Grainsby Hall was rebuilt around the C18th shell around 1860 and is recorded as being photographed in 1863 by Warner Gothard & Co of Grimsby, although only family portraits from this shoot survive. They chose the fashionable Italianate style with the main feature being a campanile-style tower. The design was typically asymmetrical, fashionable in architecture at the time. The new design was in keeping with the social aspirations of the family at this time.
The hall was a full household, with the 1881 census showing the owner George Henry Haigh and his wife Emma, with eight children, seven domestic servants and a governess. This didn’t include the workers in the estate cottages or the many farm labourers, stable staff and gardeners. In 1888 a Miss Thomas of Cardiff, one of many subsequent governesses was reported as successfully taking the family to court over the mischievous behaviour of three of the Haigh daughters. There are also records of some of the staff prior to this census. A farm labourer on the Grainsby estate was a William Taylor (b. 1783 – d. 1859) who married one of the house servants Elizabeth Wells (b. 1783 – d. 1849) in 1803, and went on to have 10 children between 1805 and 1828. They seem to have grown tired with life at Grainsby as some time later the couple took a huge risk and took most of their youngest children and emigrated to Cincinnati, Ohio to start a new life in America. The family soon spread out and are recorded as having been quite successful. Other workers at Grainsby took to family life on the estate such as John Barker (b. 1810 – d. 1857 to 1861) a mole catcher who married (after 1840) Ann Dows (b. 1824 – d. after 1881) a charwoman (house cleaner) and they were both resident at Grainsby hall in the 1851 census. Their daughter Mary Ann also became a servant at the hall. John’s elder brother Francis Barker (b. 1802) was a farm labourer at the hall also in 1851 but had left to become a carpenter by 1861. He also married a fellow Grainsby hall worker, Jane (b. 1813 – d. 1887) and they had two children registered as living at the hall although in reality this would most likely have been in the out houses.
The Haighs were wealthy enough to build beyond their estate and even constructed Grainsby Halt railway station 2 miles to the east in 1905 to serve the Hall. This was closed and demolished some time after 1952. Another notable structure next to the hall, along the north wall of the kitchen garden, was a huge 100-foot conservatory which would have been used for the production of food, flowers, herbs etc, and out of season produce needed to sustain such a large family and workforce. The walls of the garden and the C18th stable block north of it still survive. The demise of the hall was typical of so many houses at the time. Grainsby had been requisitioned by the army during WW2 and fell into disrepair afterwards when maintenance costs had become unsustainable for the family. Having been used for some time as a grain store, the building, apparently in a dangerous condition, especially from the roof and upper floor, was demolished in February 1973.

Wednesday, 6 March 2013

Swarland Park Northumberland. The lost Carr house.

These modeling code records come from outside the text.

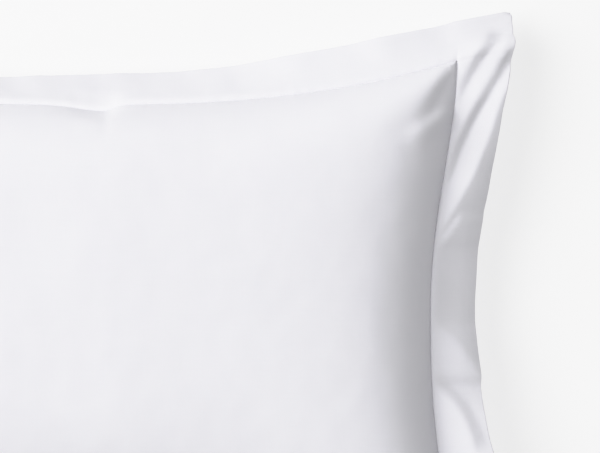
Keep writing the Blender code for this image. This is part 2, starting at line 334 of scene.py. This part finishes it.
# The cloth is drawn on one fine grid of the cut, closest at the seam and the edges
weave = {
    "open": 0.0048,       # spacing of grid lines in the pocket
    "flange": 0.0017,     # spacing in the flange
    "near": 0.0007,       # beside the stitches and the edges
    "band": 0.0035,       # how far the closest lines reach from the seam
    "edge": (0.0020, 0.0013, 0.0007, 0.0003, 0.0001, 0.0),   # the last lines, from the edge
    "split": (-0.0008, 0, 0.0008),       # lines at the step of the hem
    "layer": 0.0007,      # thickness of the cloth
    "gap": 0.0002,        # between two layers
}


def gridLines(half, extra):
    # the lines of the grid across the cut one way: open, close at the seam, middling, close at the edge
    inner = half - weave["band"]
    count = round(2 * inner / weave["open"])
    lines = list(np.linspace(-inner, inner, count + 1))
    outer = list(np.arange(inner + weave["near"], half + weave["band"] + weave["near"] / 2, weave["near"]))
    last, stop = outer[-1], half + flange - weave["edge"][0]
    count = round((stop - last) / weave["flange"])
    outer += list(np.linspace(last, stop, count + 1))[1:]
    outer += [half + flange - x for x in weave["edge"][1:]]
    lines = [-x for x in reversed(outer)] + lines + outer
    # room for the lines at a step
    clear = 1.5 * weave["split"][-1]
    for x in extra:
        lines = [line for line in lines if abs(line - x) > clear] + [x + dx for dx in weave["split"]]
    return np.array(sorted(lines))


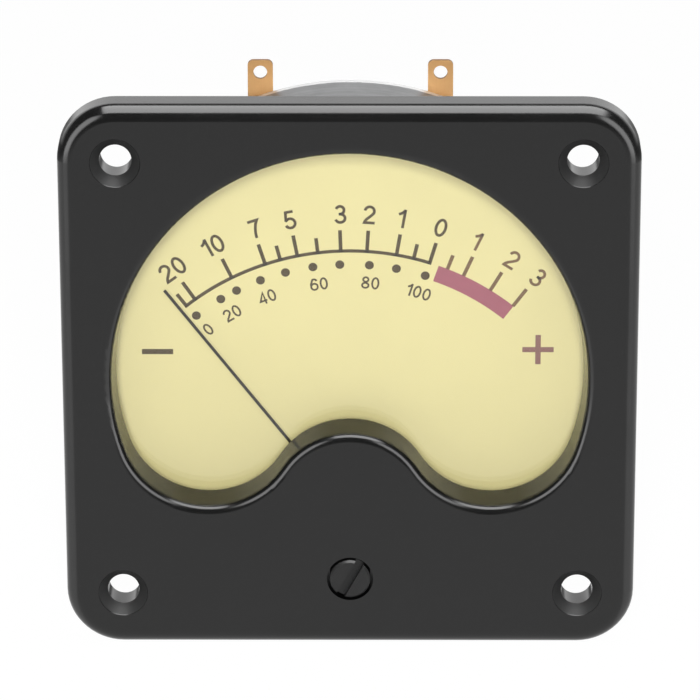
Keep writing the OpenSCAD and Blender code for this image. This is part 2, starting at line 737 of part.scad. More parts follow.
// Moulded frame: a tube behind the ring, a base on the can's back with two
// feet, and two posts that carry the dial
module movement_frame() color([0.12, 0.12, 0.13])
    difference() {
        union() {
            rod(0, pivot_z, frame_r, core_back, can_in_y);
            slab(base_y, can_in_y) intersection() {
                circle(can_in_r - free_gap);
                union() {
                    for (side = [-1, 1]) {
                        translate([side * foot_x, foot_z]) circle(foot_r);
                        translate([side * dial_screw_x, dial_screw_z]) circle(dial_post_r + 0.5);
                        polygon([[side * foot_x + side * foot_r, foot_z],
                            [side * (dial_screw_x + dial_post_r + 0.5), dial_screw_z],
                            [0, dial_screw_z], [0, foot_z]]);
                    }
                    translate([-foot_x, foot_z - foot_r]) square([2 * foot_x, 2 * foot_r]);
                }
            }
            for (side = [-1, 1])
                rod(side * dial_screw_x, dial_screw_z, dial_post_r, dial_y + dial_t, can_in_y);
        }
        rod(0, pivot_z, ring_in_r, core_back - past, can_in_y + past);
        for (side = [-1, 1]) {
            rod(side * dial_screw_x, dial_screw_z, dial_screw_r + seat_gap,
                dial_y, dial_y + dial_t + dial_screw_len + hole_past);
            rod(side * foot_x, foot_z, foot_screw_r + seat_gap, base_y - past, can_in_y + past);
            rod(side * ring_mid_r, pivot_z, bridge_screw_r + seat_gap, core_back - past,
                core_back + bridge_grip + hole_past);
            rod(0, pivot_z + side * ring_mid_r, bridge_screw_r + seat_gap,
                rear_bridge_y - rear_grip - hole_past, can_in_y);
            rod(side * case_screw_x, case_screw_z, case_boss_r + free_gap, base_y - past, can_in_y + past);
        }
        translate([-1.6, rear_bridge_y - seat_gap, pivot_z - ring_mid_r - 1.3])
            cube([3.2, can_in_y, 2 * ring_mid_r + 2.6]);
    }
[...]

Swarland Park was built for Davison Richard Grieve (high sheriff of Northumberland in 1788) in 1765 by the architect John Carr of York in the classical style. He had made his fortune as a merchant and shipowner on the Canada trade route during the American war of independence. The house was simple in style, stuccoed and using the doric order. The main portico faced SE across extensive parkland with trees arranged to represent the British fleet positions during the battle of Aboukir Bay against the French Fleet in 1798. This arrangement and an obelisk memorial to Nelson erected in 1807 were commissioned by the owner Alexander Davison (1750-1829) who purchased the hall on the death of Davison in 1795. He found himself imprisoned a year later, found guilty of fraudulent activity while organising government supplies. His family survived this episode and the hall remained with them until 1874 when it came under the ownership of a coal mine owner previously of Felton Hall, Hugh Andrews. Following a number of exchanged ownerships which saw the house become a miners’ hostel in 1922, the building was considered economically unsustainable and demolished in 1933 to make way for a settlement to provide employment for tradesmen from Tyneside. Swarland Hall Cottage still exists having been built in the late C19th to act as an electricity generating house for the hall. It was in operation not long after electricity was famously installed for the first time at nearby Cragside House in the 1870s.